Este año se publicó en Argentina una traducción espectacular, de Martín Abadía, de Opio (Nulú Bonsai). El libro, como todos los de Cocteau, inventa un género, una nueva forma de pensar el diario íntimo que luego fue duplicada hasta el hartazgo. Se trata de la narración sucesiva y progresiva de la desintoxicación de las drogas. Como el libro es la experiencia de una internación y de una cura, Cocteau no ahorra sus pensamientos más densos ni sus ocurrencias más frívolas. Junto a la descripción de los efectos físicos y psicológicos que va descubriendo el "intoxicado", aparecen reflexiones sobre la cultura, pequeñas viñetas de libros, películas o artistas, ilustraciones, asociaciones luminosas (por ejemplo entre Proust y Roussell, o ésta entre el cine y la literatura: "El Acorazado Potemkin de Eisenstein ilustra esta frase de Goethe: lo contrario de la realidad para obtener el colmo de la verdad")
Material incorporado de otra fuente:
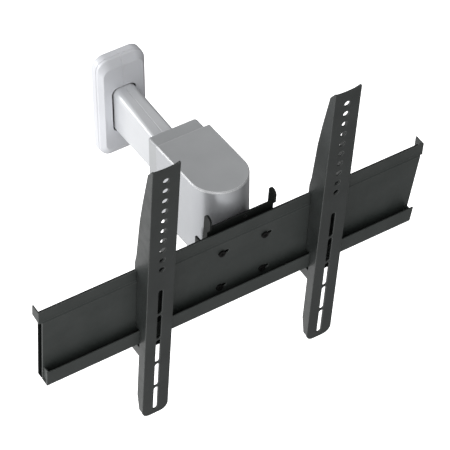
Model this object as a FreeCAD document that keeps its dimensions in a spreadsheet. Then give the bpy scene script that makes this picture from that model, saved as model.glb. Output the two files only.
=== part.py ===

Si algo tiene de disruptivo su arte, (que estaba concentrado en cosas, objetos, sentimientos, y la tragedia de la vida cotidiana, mucho más que en la transgresión en sí) es que siempre logra encontrar el otro lado del sentido común, o de las ideas que se propone; como si supiera que no hay posibilidad de que una idea se sostenga con convicción por mucho tiempo, porque ella misma está sometida a un escrutinio que la sacudirá por siempre. Cocteau, sabía que a los "niños terribles" había que oponerles siempre unos "padres terribles" y que era inútil que se hiciera una crítica radical de la técnica moderna si no se ponía bajo la lupa no ya las transformaciones que genera la comunicación con seres remotos ni la histerización de la vida que puede provocar la fragmentación del cuerpo en una parte o en partes móviles y suplementarias. Cocteau buscaba al final del cable del teléfono lo que persistía como parte de la tradición humana: la demanda infinita, el deseo obsesivo, la necesidad insoslayable, la voz. Parece casi una ficción decirlo a esta altura opio de la cultura, pero Cocteau sabía algo que la cultura iba a reprimir para siempre desde el teléfono en adelante: del otro lado de la comunicación inhumana, hay un ser humano.
Hay algo en Orfeo, en el mito de Orfeo, que Cocteau revivió en el cine que muestra la posibilidad de revertir el tiempo, la vida, y la historia. En una de sus intervenciones explicó el motivo de su trabajo con los mitos como la búsqueda de una verdad verdadera: "la historia es la presentación de una verdad que a la larga se convierte en una mentira; mientras que el mito es la presentación de una mentira que terminará volviéndose verdad".
Buscando siempre el costado monstruoso en cada gesto, en cada material o en cada técnica de la cultura; para terminar indudablemente encontrando el lado humano de la monstruosidad. Ese era su ambición máxima: no contar "La bella y la bestia", sino encontrar la bella en la bestia.